Copy, without any alteration, the lines from the one that includes "operate_switch_plunger();" up to and including the one that includes "imported = [obj".

**Raw data:**
◇ ◇ ◇ ◇ ◇

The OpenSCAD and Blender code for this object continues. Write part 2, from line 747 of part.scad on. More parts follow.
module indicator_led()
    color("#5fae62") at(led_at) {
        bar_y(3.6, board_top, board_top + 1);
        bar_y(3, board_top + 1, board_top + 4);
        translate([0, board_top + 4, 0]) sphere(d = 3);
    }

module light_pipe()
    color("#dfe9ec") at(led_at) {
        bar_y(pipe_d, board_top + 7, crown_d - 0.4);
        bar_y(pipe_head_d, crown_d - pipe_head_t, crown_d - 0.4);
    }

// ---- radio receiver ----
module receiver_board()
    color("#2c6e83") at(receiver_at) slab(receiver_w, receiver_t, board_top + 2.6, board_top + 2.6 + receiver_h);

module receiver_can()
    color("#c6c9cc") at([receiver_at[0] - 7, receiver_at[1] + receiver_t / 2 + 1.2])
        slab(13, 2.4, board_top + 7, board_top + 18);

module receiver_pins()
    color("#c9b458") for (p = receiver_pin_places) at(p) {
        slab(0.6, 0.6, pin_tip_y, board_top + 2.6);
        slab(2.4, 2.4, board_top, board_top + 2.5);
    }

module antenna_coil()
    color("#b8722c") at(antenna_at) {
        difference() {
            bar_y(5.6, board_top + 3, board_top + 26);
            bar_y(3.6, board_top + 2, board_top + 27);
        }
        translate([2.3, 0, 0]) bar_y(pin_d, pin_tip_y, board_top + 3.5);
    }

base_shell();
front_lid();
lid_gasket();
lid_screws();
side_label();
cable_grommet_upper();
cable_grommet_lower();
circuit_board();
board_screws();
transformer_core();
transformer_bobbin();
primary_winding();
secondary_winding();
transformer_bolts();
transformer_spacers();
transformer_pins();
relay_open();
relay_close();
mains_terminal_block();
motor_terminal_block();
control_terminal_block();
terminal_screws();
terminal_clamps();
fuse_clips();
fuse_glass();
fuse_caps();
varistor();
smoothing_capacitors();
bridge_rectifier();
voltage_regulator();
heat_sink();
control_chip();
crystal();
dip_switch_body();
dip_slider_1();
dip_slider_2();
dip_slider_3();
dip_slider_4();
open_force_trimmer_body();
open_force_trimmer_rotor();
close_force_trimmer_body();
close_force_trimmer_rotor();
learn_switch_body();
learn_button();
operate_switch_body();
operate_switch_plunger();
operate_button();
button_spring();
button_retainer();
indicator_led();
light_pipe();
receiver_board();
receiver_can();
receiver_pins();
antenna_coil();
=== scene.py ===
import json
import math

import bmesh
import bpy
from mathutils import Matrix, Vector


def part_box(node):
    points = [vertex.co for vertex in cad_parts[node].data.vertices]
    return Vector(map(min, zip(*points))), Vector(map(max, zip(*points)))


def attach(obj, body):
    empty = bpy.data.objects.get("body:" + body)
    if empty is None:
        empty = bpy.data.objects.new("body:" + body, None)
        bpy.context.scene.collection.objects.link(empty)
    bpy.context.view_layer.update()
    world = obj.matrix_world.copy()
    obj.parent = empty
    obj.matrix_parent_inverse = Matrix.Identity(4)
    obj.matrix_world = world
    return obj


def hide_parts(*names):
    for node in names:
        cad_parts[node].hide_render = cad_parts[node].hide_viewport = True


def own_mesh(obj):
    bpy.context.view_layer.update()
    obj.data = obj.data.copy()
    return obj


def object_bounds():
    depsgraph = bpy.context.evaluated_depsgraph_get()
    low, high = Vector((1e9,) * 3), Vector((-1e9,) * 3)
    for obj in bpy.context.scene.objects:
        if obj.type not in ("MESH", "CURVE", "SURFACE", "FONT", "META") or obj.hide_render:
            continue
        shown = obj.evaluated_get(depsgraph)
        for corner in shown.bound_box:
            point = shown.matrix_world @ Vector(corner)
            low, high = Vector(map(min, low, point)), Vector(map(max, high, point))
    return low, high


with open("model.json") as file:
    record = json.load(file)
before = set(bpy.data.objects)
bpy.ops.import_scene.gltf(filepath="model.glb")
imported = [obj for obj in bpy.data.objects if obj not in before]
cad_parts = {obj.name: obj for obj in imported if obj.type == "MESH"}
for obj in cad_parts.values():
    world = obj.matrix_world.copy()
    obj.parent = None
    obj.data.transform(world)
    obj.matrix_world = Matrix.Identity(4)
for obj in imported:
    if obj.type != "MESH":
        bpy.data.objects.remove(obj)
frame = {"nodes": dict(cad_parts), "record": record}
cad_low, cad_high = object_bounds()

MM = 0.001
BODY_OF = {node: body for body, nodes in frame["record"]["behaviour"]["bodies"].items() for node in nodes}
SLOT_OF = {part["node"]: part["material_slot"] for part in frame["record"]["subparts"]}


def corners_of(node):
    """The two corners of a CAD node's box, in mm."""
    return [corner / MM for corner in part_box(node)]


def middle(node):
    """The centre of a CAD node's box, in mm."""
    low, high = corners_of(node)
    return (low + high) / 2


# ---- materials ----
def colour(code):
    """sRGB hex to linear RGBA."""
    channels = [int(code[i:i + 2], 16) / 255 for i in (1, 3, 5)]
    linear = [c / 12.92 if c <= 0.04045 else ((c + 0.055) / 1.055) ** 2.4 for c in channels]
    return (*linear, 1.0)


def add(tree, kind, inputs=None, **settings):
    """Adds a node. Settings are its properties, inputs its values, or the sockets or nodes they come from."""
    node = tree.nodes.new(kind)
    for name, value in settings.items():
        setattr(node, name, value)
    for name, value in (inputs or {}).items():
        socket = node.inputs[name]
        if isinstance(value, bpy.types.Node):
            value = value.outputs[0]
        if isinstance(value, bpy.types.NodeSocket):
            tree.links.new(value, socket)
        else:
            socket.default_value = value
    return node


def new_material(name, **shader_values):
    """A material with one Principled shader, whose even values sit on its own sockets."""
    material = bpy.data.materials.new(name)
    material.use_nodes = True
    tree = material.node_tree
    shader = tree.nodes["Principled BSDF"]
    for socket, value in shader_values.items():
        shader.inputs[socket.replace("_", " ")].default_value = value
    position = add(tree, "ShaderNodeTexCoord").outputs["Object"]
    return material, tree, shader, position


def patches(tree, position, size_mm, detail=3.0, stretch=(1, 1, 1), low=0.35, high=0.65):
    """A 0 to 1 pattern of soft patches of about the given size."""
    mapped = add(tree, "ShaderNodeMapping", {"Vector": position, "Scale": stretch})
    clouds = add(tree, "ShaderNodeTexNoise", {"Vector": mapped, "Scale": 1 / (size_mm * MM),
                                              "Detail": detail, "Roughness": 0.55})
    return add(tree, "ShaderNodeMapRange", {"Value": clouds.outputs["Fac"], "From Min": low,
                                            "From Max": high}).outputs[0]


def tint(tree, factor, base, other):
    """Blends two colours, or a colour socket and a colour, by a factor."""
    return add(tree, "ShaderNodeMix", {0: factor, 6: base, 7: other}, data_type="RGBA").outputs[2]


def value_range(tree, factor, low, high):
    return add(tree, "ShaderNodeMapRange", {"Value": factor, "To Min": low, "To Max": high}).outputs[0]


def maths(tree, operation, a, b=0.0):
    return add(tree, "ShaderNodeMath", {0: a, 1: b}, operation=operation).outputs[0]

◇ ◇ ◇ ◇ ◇

**Result for this exercise:**
operate_switch_plunger();
operate_button();
button_spring();
button_retainer();
indicator_led();
light_pipe();
receiver_board();
receiver_can();
receiver_pins();
antenna_coil();
=== scene.py ===
import json
import math

import bmesh
import bpy
from mathutils import Matrix, Vector


def part_box(node):
    points = [vertex.co for vertex in cad_parts[node].data.vertices]
    return Vector(map(min, zip(*points))), Vector(map(max, zip(*points)))


def attach(obj, body):
    empty = bpy.data.objects.get("body:" + body)
    if empty is None:
        empty = bpy.data.objects.new("body:" + body, None)
        bpy.context.scene.collection.objects.link(empty)
    bpy.context.view_layer.update()
    world = obj.matrix_world.copy()
    obj.parent = empty
    obj.matrix_parent_inverse = Matrix.Identity(4)
    obj.matrix_world = world
    return obj


def hide_parts(*names):
    for node in names:
        cad_parts[node].hide_render = cad_parts[node].hide_viewport = True


def own_mesh(obj):
    bpy.context.view_layer.update()
    obj.data = obj.data.copy()
    return obj


def object_bounds():
    depsgraph = bpy.context.evaluated_depsgraph_get()
    low, high = Vector((1e9,) * 3), Vector((-1e9,) * 3)
    for obj in bpy.context.scene.objects:
        if obj.type not in ("MESH", "CURVE", "SURFACE", "FONT", "META") or obj.hide_render:
            continue
        shown = obj.evaluated_get(depsgraph)
        for corner in shown.bound_box:
            point = shown.matrix_world @ Vector(corner)
            low, high = Vector(map(min, low, point)), Vector(map(max, high, point))
    return low, high


with open("model.json") as file:
    record = json.load(file)
before = set(bpy.data.objects)
bpy.ops.import_scene.gltf(filepath="model.glb")
imported = [obj for obj in bpy.data.objects if obj not in before]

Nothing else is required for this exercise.